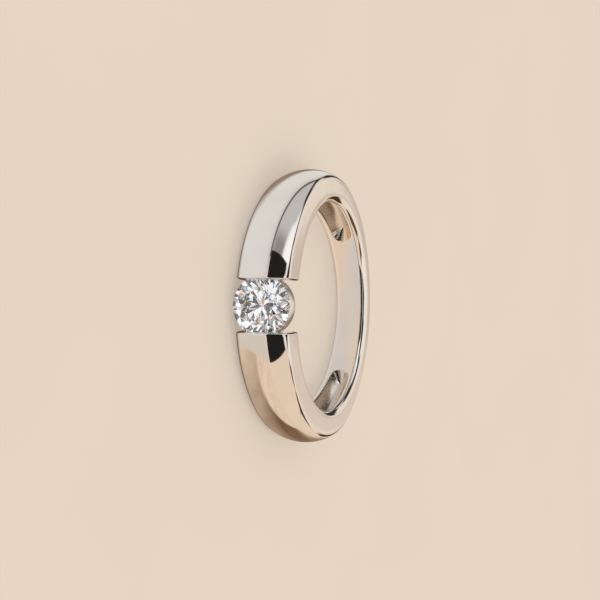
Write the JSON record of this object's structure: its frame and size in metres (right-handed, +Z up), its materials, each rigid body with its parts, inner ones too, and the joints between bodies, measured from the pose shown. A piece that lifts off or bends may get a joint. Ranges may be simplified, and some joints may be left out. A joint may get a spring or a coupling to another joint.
{
  "type": "tension set ring",
  "caption": "Domed finger ring, wider and thicker towards the stone, with a round brilliant stone gripped between the ends of its shoulders.",
  "frame": {"origin": "centre of the finger hole, at the middle of the band's width", "axes": "+Z up out of the surface that the ring lies on, -Y towards the stone, X across both shoulders; the finger hole leans back from +Z by about 2.9 degrees, because the lying ring rests on its stone and on the back of its lower side face"},
  "size_m": [0.0222, 0.0222, 0.0047],
  "materials": {
    "band": "polished white gold",
    "stone": "colourless, facets polished"
  },
  "bodies": {
    "root": {"band": "band", "stone": "stone"}
  },
  "joints": []
}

◆ ◆ ◆ ◆ ◆ ◆ ◆

What is the number of lines that hold the string "bodies"? Give it alone.

2